Beginning at the first line of the data, print each line exactly, stopping after the line that contains "const wireSides = 5;".

* * * * * * * * *

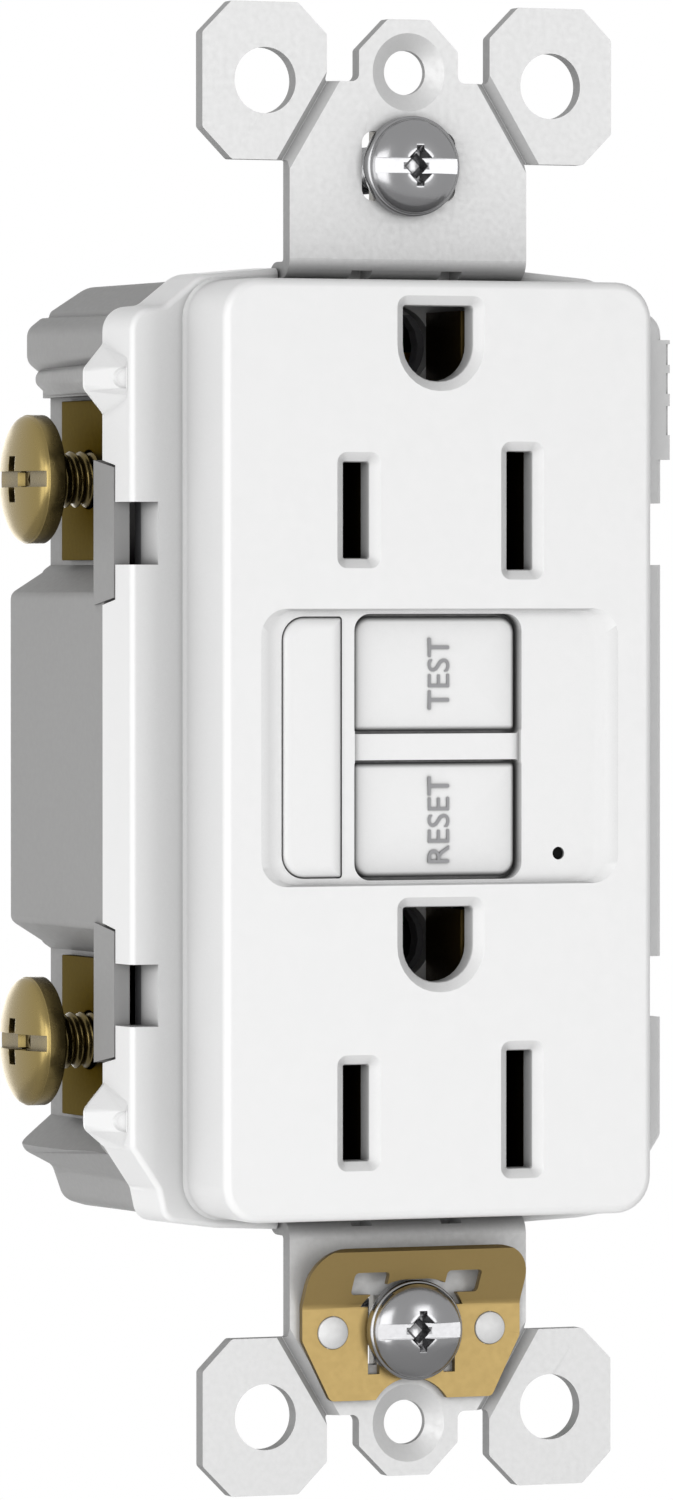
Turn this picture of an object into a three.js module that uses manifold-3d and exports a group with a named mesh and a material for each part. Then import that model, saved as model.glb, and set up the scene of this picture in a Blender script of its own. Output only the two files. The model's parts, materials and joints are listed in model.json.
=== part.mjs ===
// A duplex ground fault outlet with test and reset buttons, held by a steel mounting strap.
// Millimetres. +Z is up, the face looks along -Y, and the rear of the strap lies in the plane Y = 0.
import * as THREE from 'three';
import { mergeVertices } from 'three/addons/utils/BufferGeometryUtils.js';
import Module from 'manifold-3d';

const wasm = await Module();
wasm.setup();

// Shared values
const overrun = 1; // a cutting shape runs this far past what it cuts
const seat = 0.3; // gap between a piece and what it rests on
const running = 0.1; // radial clearance of a pin that moves in its hole
const cornerSteps = 3; // flats in one rounded corner
const fineSides = 24;
const plainSides = 16;
const threadSides = 16;
const coilTurnSteps = 8;
const wireSides = 5;

// Mounting strap, a steel stamping with break-off ears
const strap = {
  thickness: 1.2,
  halfHeight: 53.25,
  neckHalfWidth: 9.24,
  earOuter: 15.96,
  earInner: 6.35,
  earFoot: 42,
  earChamfer: 2.25,
  earHoleX: 11.13,
  earHoleZ: 47.64,
  earHoleRadius: 2.36,
  tabHalfWidth: 3.86,
  tabTop: 52.2,
  tabFoot: 47.7,
  platePitch: 96.84,
  plateHoleRadius: 1.55,
  sinkRadius: 2.78,
  sinkDepth: 0.75,
  boxPitch: 83.34,
  slotHalfWidth: 3.65,
  slotHalfHeight: 2.5,
  scoreWidth: 1.2,
  scoreDepth: 0.7,
  scoreRoot: 0.05,
  bendZ: 33.6,
  bendRadius: 1.4,
  bendInside: 0.2,
  legY: 1.5,
  bendSlotInner: 2.7,
  bendSlotOuter: 4.3,
  bendSlotLean: 36,
  spineHalfWidth: 4.6,
  spineTop: 31.4,
  groundHoleRadius: 2.9,
  guideHoleRadius: 1.3,
};
const strapFront = -strap.thickness;
const legRear = strap.legY + strap.thickness;

// Front cover, one moulding: face block, shoulder and skirt
const cover = {
  lift: 5.8,
  faceHalfWidth: 16.62,
  faceHalfHeight: 33.4,
  faceCorner: 2.7,
  faceEdge: 0.62,
  shoulderDrop: 7.4,
  halfWidth: 20.8,
  halfHeight: 34.4,
  edge: 0.45,
  skirtDepth: 5.2,
  draft: 0.1,
  wall: 1.5,
  faceWall: 1.9,
  strapNotchHalfWidth: 9.5,
  postX: 15.8,
  postZ: 29.6,
  postRadius: 2.3,
};
const faceY = strapFront - cover.lift;
const shoulderY = faceY + cover.shoulderDrop;
const skirtRear = shoulderY + cover.skirtDepth;
const faceInside = faceY + cover.faceWall;

// Corners of the skirt from top to bottom: shares of its half width, half height and half width
const skirtShares = [
  [0.433, 1, 0.58], [0.74, 0.983, 0.115], [0.875, 0.919, 0.058], [1, 0.911, 0.082],
  [1, -0.823, 0.038], [0.901, -0.911, 0.048], [0.877, -0.977, 0.062], [0.683, -0.993, 0.29],
  [0.433, -1, 0.58],
];

// Side lugs of the skirt
const lug = {
  z: 26.45,
  rise: 1.7,
  frontRise: 0.45,
  halfRoot: 2.1,
  halfTip: 0.75,
  round: 0.7,
  frontDrop: 0.9,
};

// Flat moulded tab beside the upper right lug
const sideTab = { rise: 0.6, depth: 0.85, low: 20.8, high: 29.5 };

// Latch windows in the skirt and the tabs of the rear housing that fill them
const latch = {
  inset: 2.1,
  reach: 3.3,
  clearance: 0.15,
  tabThickness: 1.1,
  tabLead: 2.2,
  tabSlope: 0.55,
  upperWindow: [13.16, 17.63],
  lowerWindow: [-19.7, -15.27],
  upperTab: [10.27, 20.65],
  lowerTab: [-22.5, -12.45],
  frame: 1,
};

// Openings of one outlet
const outlet = {
  upperZ: 17.02,
  pitch: 42.77,
  bladeX: 6.35,
  slotWidth: 1.9,
  hotHeight: 6.8,
  neutralHeight: 8.4,
  groundRise: 11.87,
  groundRadius: 2.67,
  leadIn: 0.7,
  leadDepth: 0.6,
  leadCorner: 1,
  slotCorner: 0.1,
  groundFootShare: 0.98,
};
const outletCentres = [outlet.upperZ, outlet.upperZ - outlet.pitch];

// Shallow recess in the face with the badge, the buttons and the indicator
const recess = {
  z: 0.2,
  halfWidth: 13.87,
  halfHeight: 9.84,
  corner: 2,
  sideSlope: 1.72,
  endSlope: 0.25,
  depth: 0.5,
  wellHalfWidth: 6.5,
  wellCorner: 1.2,
  barCorner: 0.35,
  barHalfHeight: 0.93,
  barDrop: 0.4,
  wellMargin: 0.12,
  badgeOuter: 12.1,
  badgeInner: 7.45,
  badgePocket: 0.5,
  badgeRise: 0.32,
  badgeMargin: 0.3,
  badgeSquare: 0.25,
  lensX: 9.39,
  lensZ: -7.48,
  lensRadius: 0.42,
};
const recessFloor = faceY + recess.depth;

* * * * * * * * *

* Solution to this problem:
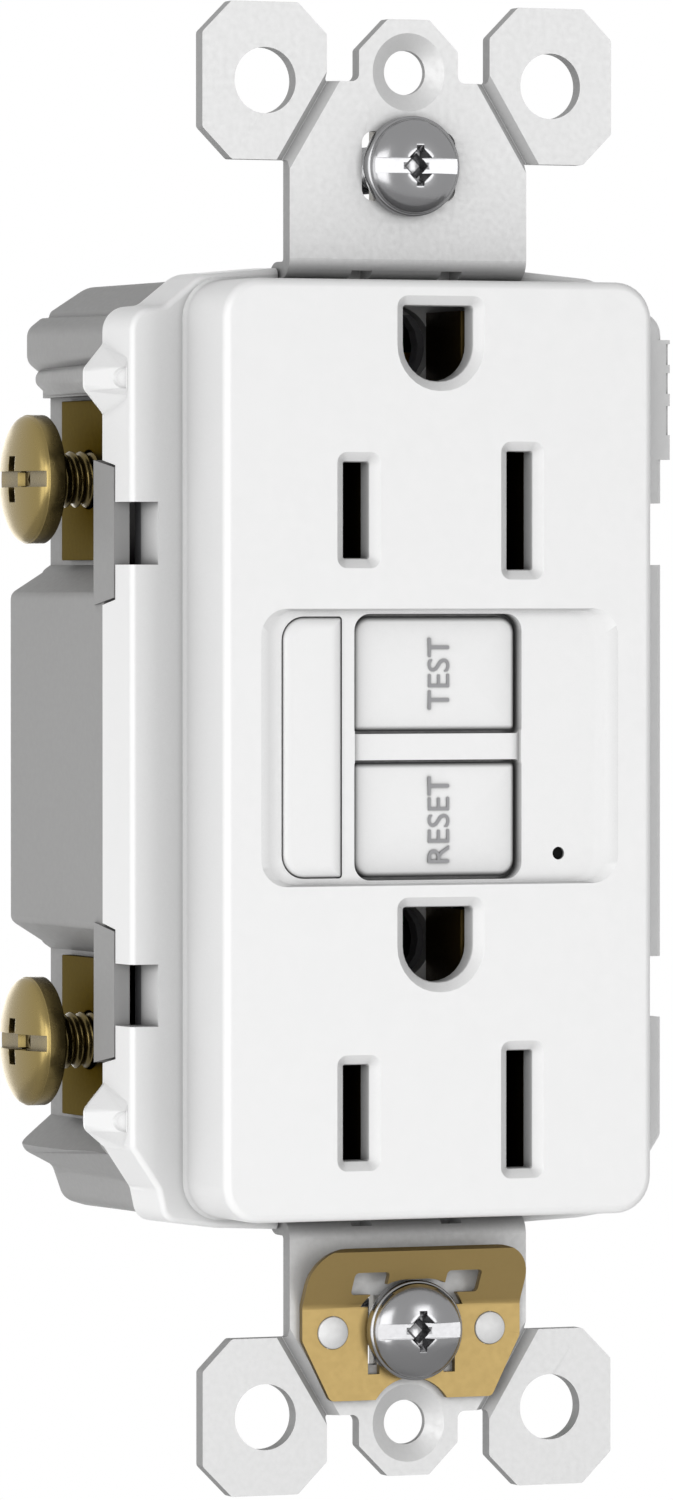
Turn this picture of an object into a three.js module that uses manifold-3d and exports a group with a named mesh and a material for each part. Then import that model, saved as model.glb, and set up the scene of this picture in a Blender script of its own. Output only the two files. The model's parts, materials and joints are listed in model.json.
=== part.mjs ===
// A duplex ground fault outlet with test and reset buttons, held by a steel mounting strap.
// Millimetres. +Z is up, the face looks along -Y, and the rear of the strap lies in the plane Y = 0.
import * as THREE from 'three';
import { mergeVertices } from 'three/addons/utils/BufferGeometryUtils.js';
import Module from 'manifold-3d';

const wasm = await Module();
wasm.setup();

// Shared values
const overrun = 1; // a cutting shape runs this far past what it cuts
const seat = 0.3; // gap between a piece and what it rests on
const running = 0.1; // radial clearance of a pin that moves in its hole
const cornerSteps = 3; // flats in one rounded corner
const fineSides = 24;
const plainSides = 16;
const threadSides = 16;
const coilTurnSteps = 8;
const wireSides = 5;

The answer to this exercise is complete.